→ Task statement: Extract the complete listing and output it unchanged.

→ Provided data:
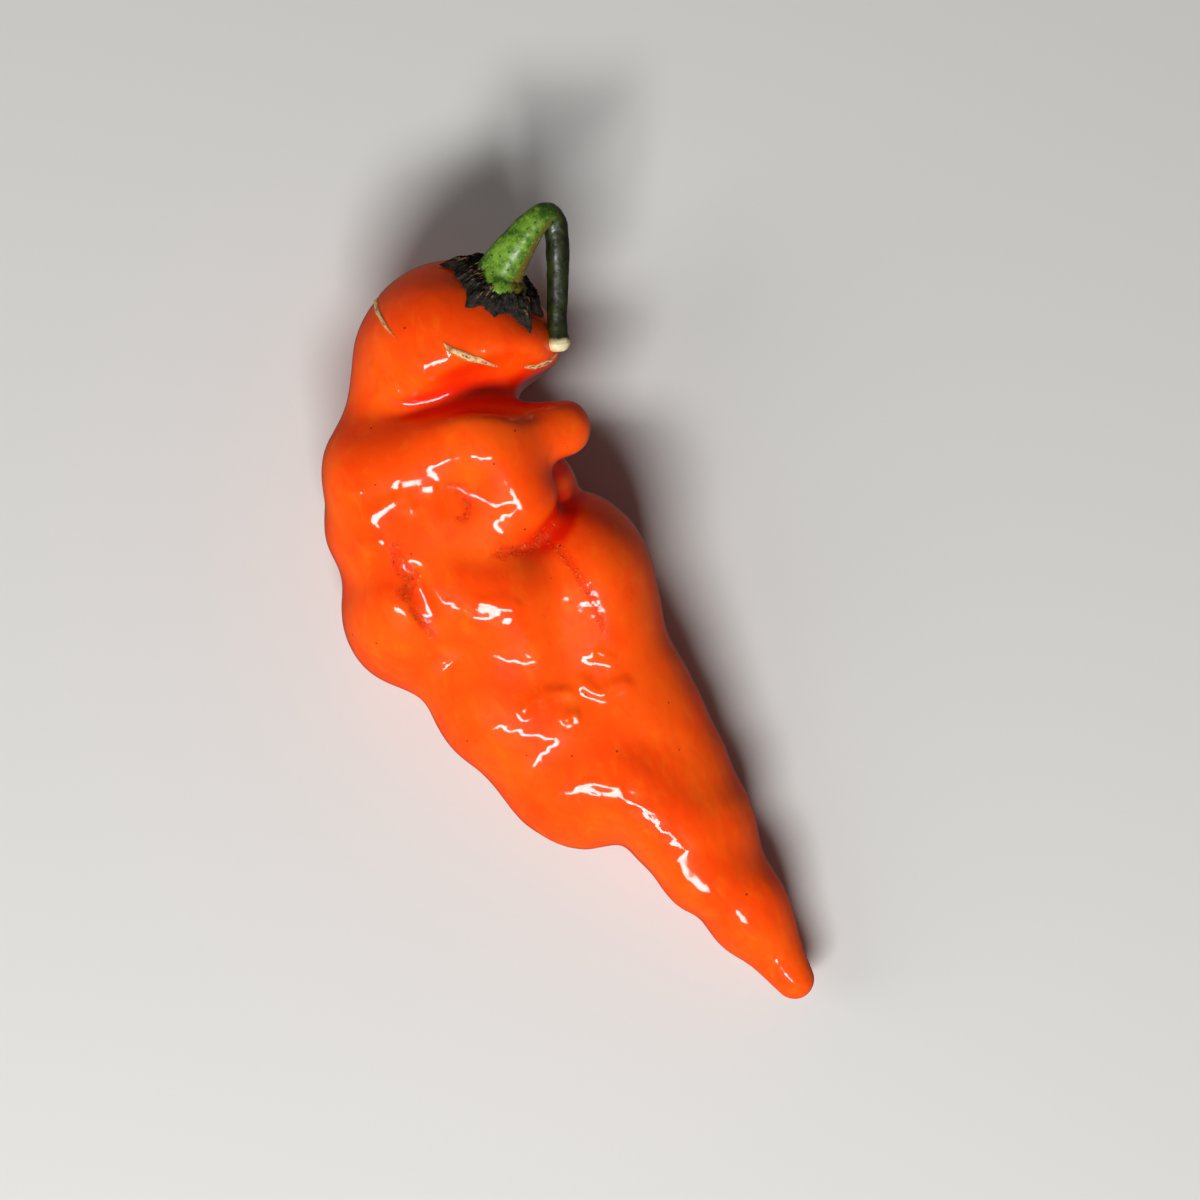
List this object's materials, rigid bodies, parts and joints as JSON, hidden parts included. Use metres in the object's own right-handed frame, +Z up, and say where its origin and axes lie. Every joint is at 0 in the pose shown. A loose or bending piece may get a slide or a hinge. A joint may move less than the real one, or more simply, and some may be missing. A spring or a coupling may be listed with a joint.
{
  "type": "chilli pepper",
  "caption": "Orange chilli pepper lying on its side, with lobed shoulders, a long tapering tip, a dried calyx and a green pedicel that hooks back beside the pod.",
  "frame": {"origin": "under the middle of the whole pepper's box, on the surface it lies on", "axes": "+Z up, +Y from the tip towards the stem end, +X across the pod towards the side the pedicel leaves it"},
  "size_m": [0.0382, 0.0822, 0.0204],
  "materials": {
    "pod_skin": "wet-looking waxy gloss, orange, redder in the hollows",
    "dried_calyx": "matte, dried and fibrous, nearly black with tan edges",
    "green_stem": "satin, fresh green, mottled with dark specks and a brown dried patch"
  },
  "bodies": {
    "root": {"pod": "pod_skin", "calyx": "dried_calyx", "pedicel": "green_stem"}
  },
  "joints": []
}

→ Reply to the exercise:
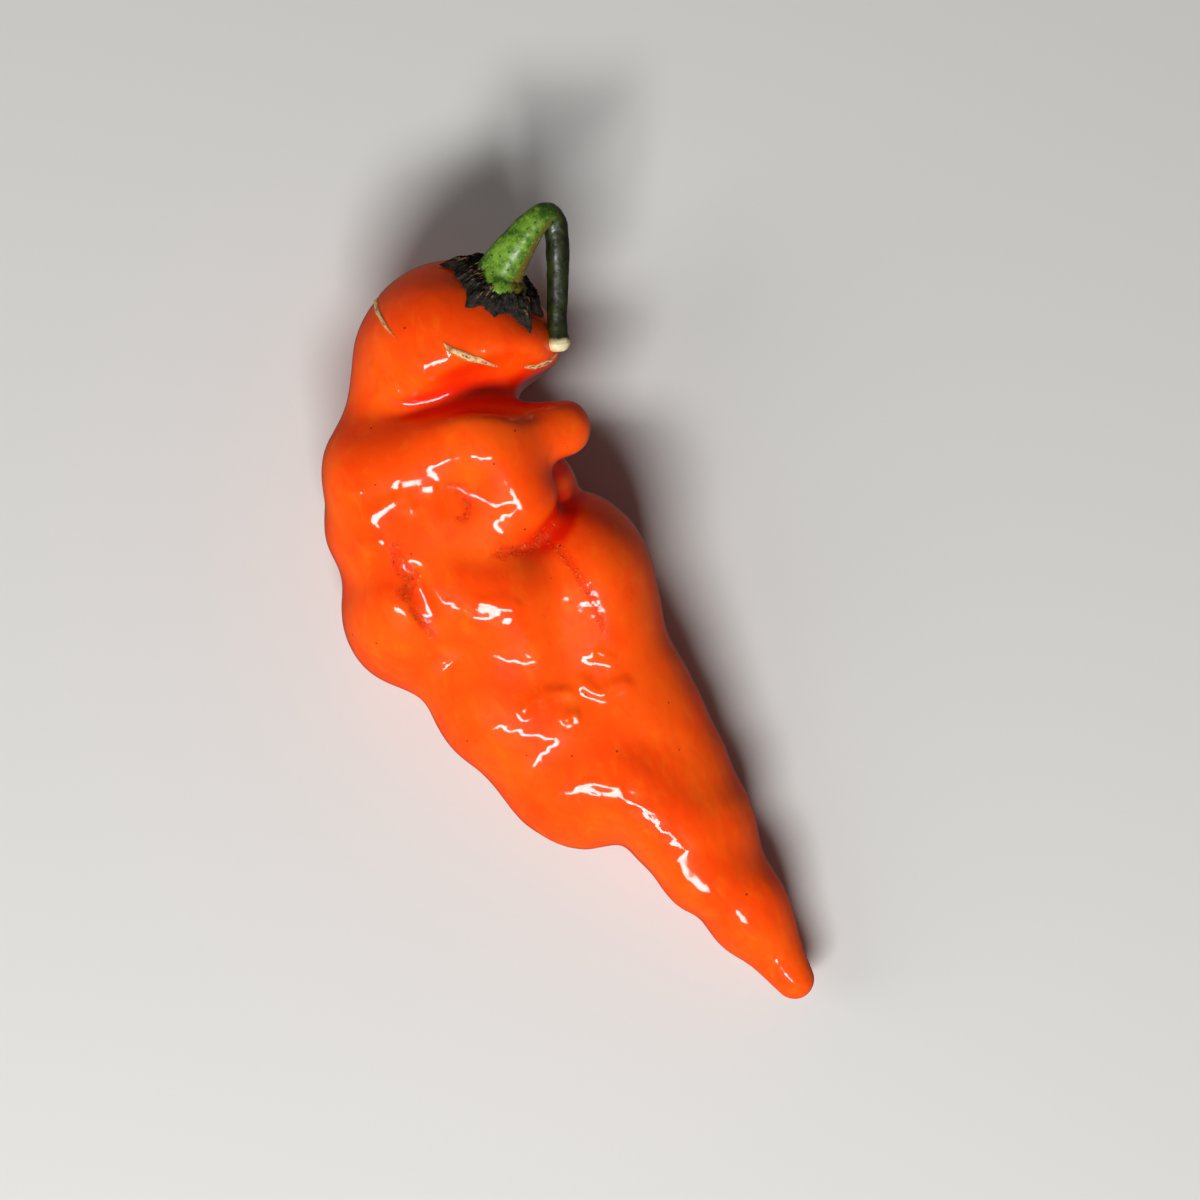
List this object's materials, rigid bodies, parts and joints as JSON, hidden parts included. Use metres in the object's own right-handed frame, +Z up, and say where its origin and axes lie. Every joint is at 0 in the pose shown. A loose or bending piece may get a slide or a hinge. A joint may move less than the real one, or more simply, and some may be missing. A spring or a coupling may be listed with a joint.
{
  "type": "chilli pepper",
  "caption": "Orange chilli pepper lying on its side, with lobed shoulders, a long tapering tip, a dried calyx and a green pedicel that hooks back beside the pod.",
  "frame": {"origin": "under the middle of the whole pepper's box, on the surface it lies on", "axes": "+Z up, +Y from the tip towards the stem end, +X across the pod towards the side the pedicel leaves it"},
  "size_m": [0.0382, 0.0822, 0.0204],
  "materials": {
    "pod_skin": "wet-looking waxy gloss, orange, redder in the hollows",
    "dried_calyx": "matte, dried and fibrous, nearly black with tan edges",
    "green_stem": "satin, fresh green, mottled with dark specks and a brown dried patch"
  },
  "bodies": {
    "root": {"pod": "pod_skin", "calyx": "dried_calyx", "pedicel": "green_stem"}
  },
  "joints": []
}